Using energy conservation

K_i + U_i = K_f + U_f

$$ \Rightarrow $$ $${1 \over 2}m{u^2} - {{GmM} \over R}$$ = $${1 \over 2}m{v^2} - {{GmM} \over {2R}}$$

$$ \Rightarrow $$ v = $$\sqrt {{u^2} - {{GM} \over R}} $$

After ejecting a rocket of mass $${m \over {10}}$$ the remaining part of mass $${{9m} \over {10}}$$ will rotate the earth with orbital velocity v₀.

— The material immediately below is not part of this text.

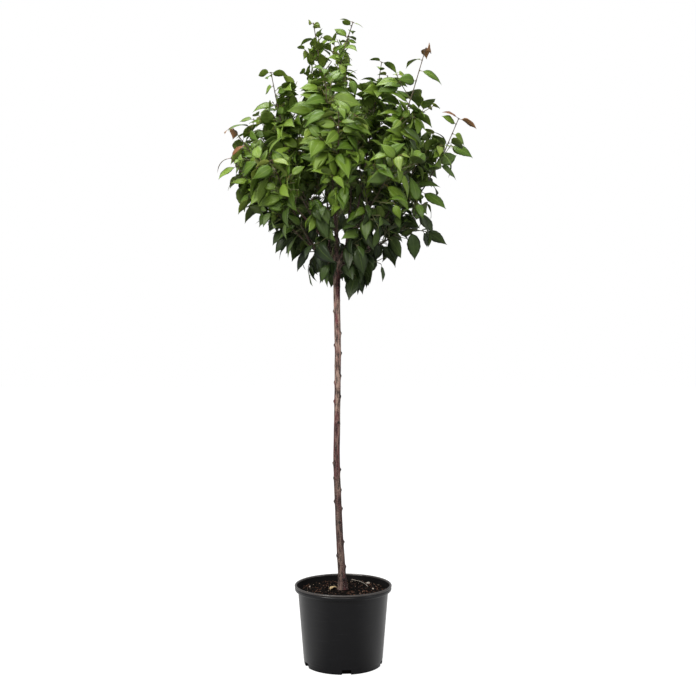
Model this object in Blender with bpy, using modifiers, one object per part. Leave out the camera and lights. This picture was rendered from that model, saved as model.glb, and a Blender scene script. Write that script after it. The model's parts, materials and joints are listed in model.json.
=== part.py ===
"""A flowering cherry grown as a standard, in summer leaf, in a black ten litre nursery pot.

Run with: blender --background --python part.py

Metres, +Z up. The origin is the centre of the flat underside of the pot, +X is the plant's
right-hand side and -Y its front. The pot, the compost in it, the trunk, each bough and each mass
of leaves are separate objects.

Every limb of the crown follows one curve, from its root to its leading tip. The first share of
the curve is the bough, one tapering tube. The rest is the stem of a mass of leaves: side twigs
stand on the stem, leaves stand on both, and all of them keep to the space that lies nearer to
their own stem than to any other.
"""

import math
import random
from collections import namedtuple

import bmesh
import bpy
import numpy as np
from mathutils import Quaternion, Vector

# ---------------------------------------------------------------- driving dimensions, in metres

POT_HEIGHT = 0.227
POT_RIM_RADIUS = 0.140
POT_TOP_RADIUS = 0.1296
POT_FOOT_RADIUS = 0.1125
POT_WALL = 0.0022
POT_LIP_HEIGHT = 0.0215
POT_SIDES = 36
NOTCH_COUNT = 5
NOTCH_TURN = math.radians(-85.0)
NOTCH_SIZE = (0.026, 0.024, 0.028)

SOIL_DEPTH_BELOW_RIM = 0.0165
SOIL_MOUND = 0.0015
FIT_GAP = 0.0003

TRUNK_RINGS = (  # height above the compost, radius, lean to the right
    (0.000, 0.0160, -0.0024),
    (0.008, 0.0142, -0.0024),
    (0.024, 0.0124, -0.0030),
    (0.055, 0.0112, -0.0044),
    (0.142, 0.0106, -0.0100),
    (0.257, 0.0099, -0.0150),
    (0.372, 0.0094, -0.0196),
    (0.459, 0.0092, -0.0180),
    (0.600, 0.0090, -0.0160),
    (0.690, 0.0090, -0.0152),
    (0.833, 0.0094, -0.0185),
    (0.905, 0.0108, -0.0187),
    (0.940, 0.0124, -0.0187),
    (0.958, 0.0104, -0.0187),
    (0.966, 0.0060, -0.0187),
)
TRUNK_SWAY = 0.003
TRUNK_BEVEL = 3
CROWN_AXIS = (-0.0187, 0.0)

LEAF_LENGTH = 0.090
LEAF_WIDTH = 0.52
LEAF_WIDEST = 0.42
LEAF_KEEL = 0.92
LEAF_THICKNESS = 0.0015
LEAF_YOUNG = 0.62
LEAF_SPACING = 0.0340
LEAF_TURN = math.radians(137.5)
LEAF_ARCH = 0.17
LEAF_FOLD = 0.12
LEAF_ROLL = 1.15

STEM_RADIUS = 0.0027
TWIG_RADIUS = 0.0019
TIP_RADIUS = 0.0011
TWIG_TURN = math.radians(137.5)
BOUGH_BEVEL = 1
BOUGH_POINTS = 5

CELL_GAP = 0.0045
LIMB_GAP = 0.0020
LEAF_GAP = 0.0046
SAMPLE_STEP = 0.006

# One row for each limb. parent, at: the limb that it grows from and how far along that limb's
# curve, or for the trunk the height. tip: where the leading shoot ends. launch: degrees above
# level at the root. bough: the share of the curve that is bare bough. radius: at the root.
# twigs: how many side twigs. reach: the length of the longest. bare: the share of the stem's
# end that has leaves alone. droop: how strongly the leaves hang. leaf: its leaves' size against the usual.
# seed: the draw of small turns.
Limb = namedtuple("Limb", "name parent at tip launch bough radius twigs reach bare droop leaf seed")
LIMBS = (
    Limb("top_left", "trunk", 1.178, (-0.086, 0.010, 1.846),
         88, 0.55, 0.0048, 5, 0.07, 0.30, 0.40, 0.72, 17),
    Limb("upper_right", "trunk", 1.150, (0.232, -0.080, 1.748),
         58, 0.20, 0.0054, 6, 0.11, 0.22, 0.55, 1.0, 24),
    Limb("far_right", "trunk", 1.138, (0.336, 0.030, 1.575),
         29, 0.24, 0.0048, 6, 0.10, 0.20, 0.45, 1.0, 3),
    Limb("low_left", "trunk", 1.136, (-0.318, -0.050, 1.445),
         38, 0.26, 0.0046, 6, 0.09, 0.20, 0.40, 1.0, 13),
    Limb("upper_left", "trunk", 1.150, (-0.205, -0.040, 1.690),
         60, 0.22, 0.0046, 6, 0.12, 0.18, 0.50, 1.0, 12),
    Limb("front", "trunk", 1.150, (-0.010, -0.260, 1.540),
         50, 0.24, 0.0046, 6, 0.12, 0.16, 0.70, 1.0, 28),
    Limb("back_right", "trunk", 1.150, (0.190, 0.240, 1.570),
         50, 0.24, 0.0048, 6, 0.12, 0.18, 0.60, 1.0, 19),
    Limb("back_left", "trunk", 1.150, (-0.190, 0.240, 1.550),
         50, 0.24, 0.0048, 6, 0.12, 0.18, 0.60, 1.0, 21),
    Limb("top_middle", "top_left", 0.50, (0.028, -0.030, 1.836),
         87, 0.20, 0.0032, 4, 0.06, 0.40, 0.40, 0.68, 4),
    Limb("upper_middle", "upper_right", 0.15, (0.112, 0.040, 1.742),
         78, 0.18, 0.0034, 6, 0.11, 0.18, 0.50, 1.0, 19),
    Limb("crown_top", "back_right", 0.16, (0.035, 0.130, 1.690),
         78, 0.20, 0.0034, 6, 0.12, 0.18, 0.50, 1.0, 26),
    Limb("right", "far_right", 0.18, (0.272, 0.100, 1.540),
         56, 0.20, 0.0034, 6, 0.11, 0.18, 0.60, 1.0, 12),
    Limb("left", "upper_left", 0.15, (-0.320, 0.020, 1.545),
         46, 0.20, 0.0034, 6, 0.11, 0.16, 0.60, 1.0, 30),
    Limb("left_high", "back_left", 0.16, (-0.250, 0.110, 1.600),
         60, 0.20, 0.0034, 6, 0.11, 0.18, 0.55, 1.0, 4),
    Limb("low_right", "far_right", 0.15, (0.230, -0.080, 1.315),
         14, 0.20, 0.0034, 6, 0.10, 0.16, 0.90, 1.0, 26),
    Limb("front_left", "low_left", 0.17, (-0.190, -0.210, 1.410),
         34, 0.20, 0.0034, 6, 0.11, 0.16, 0.60, 1.0, 12),
    Limb("front_right", "upper_right", 0.12, (0.150, -0.225, 1.420),
         36, 0.18, 0.0034, 6, 0.11, 0.16, 0.70, 1.0, 22),
    Limb("upper_front", "front", 0.16, (-0.050, -0.150, 1.665),
         76, 0.20, 0.0034, 6, 0.12, 0.18, 0.50, 1.0, 28),
    Limb("upper_back", "back_left", 0.12, (-0.070, 0.200, 1.670),
         76, 0.20, 0.0034, 6, 0.12, 0.18, 0.50, 1.0, 9),
    Limb("back", "back_right", 0.12, (0.020, 0.290, 1.430),
         28, 0.20, 0.0034, 6, 0.11, 0.16, 0.75, 1.0, 8),
    Limb("skirt_left", "trunk", 1.126, (-0.160, 0.050, 1.345),
         44, 0.0, 0.0027, 6, 0.09, 0.12, 1.1, 1.0, 24),
    Limb("skirt_front", "trunk", 1.128, (-0.085, -0.150, 1.315),
         42, 0.0, 0.0027, 6, 0.09, 0.12, 1.1, 1.0, 21),
    Limb("skirt_near_right", "trunk", 1.128, (0.065, -0.140, 1.305),
         40, 0.0, 0.0027, 6, 0.09, 0.12, 1.1, 1.0, 20),
    Limb("skirt_right", "trunk", 1.120, (0.155, 0.040, 1.300),
         38, 0.0, 0.0027, 6, 0.09, 0.12, 1.1, 1.0, 24),
    Limb("skirt_back", "trunk", 1.128, (-0.020, 0.170, 1.310),
         42, 0.0, 0.0027, 6, 0.09, 0.12, 1.1, 1.0, 6),
    Limb("low_spur", "trunk", 1.118, (0.064, -0.020, 1.206),
         16, 0.0, 0.0023, 2, 0.035, 0.10, 1.4, 1.0, 16),
)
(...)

$$ \therefore $$ v₀ = $$\sqrt {{{GM} \over {2R}}} $$

Applying momentum conservation along radial direction,

Before firing rocket momentum of satelite in radial direction = mv

And after firing rocket momentum of satelite in radial direction = 0 and momentum of rocket in radial direction = $${m \over {10}}{v_2}$$

$$ \therefore $$ mv = $${m \over {10}}{v_2}$$

$$ \Rightarrow $$ v₂ = 10v

Now applying momentum conservation along tangential direction we get,

0 = $${m \over {10}}{v_1}$$ - $${{9m} \over {10}}{v_0}$$

$$ \Rightarrow $$$${{9m} \over {10}}{v_0}$$ = $${m \over {10}}{v_1}$$

$$ \Rightarrow $$ v₁ = 9v₀

$$ \therefore $$Total Kinetic Energy of rocket

= $${1 \over 2}{m \over {10}}\left( {v_1^2 + v_2^2} \right)$$

= $${1 \over 2}{m \over {10}}\left( {81v_0^2 + 100{v^2}} \right)$$

= $${m \over {20}}\left( {81\left( {{{GM} \over {2R}}} \right) + 100\left( {{u^2} - {{GM} \over R}} \right)} \right)$$

= $${m \over {20}}\left( {100{u^2} + {{81GM} \over {2R}} - {{100GM} \over R}} \right)$$

= $${m \over {20}}\left( {100{u^2} - {{119GM} \over {2R}}} \right)$$

= $$5m\left( {{u^2} - {{119GM} \over {200R}}} \right)$$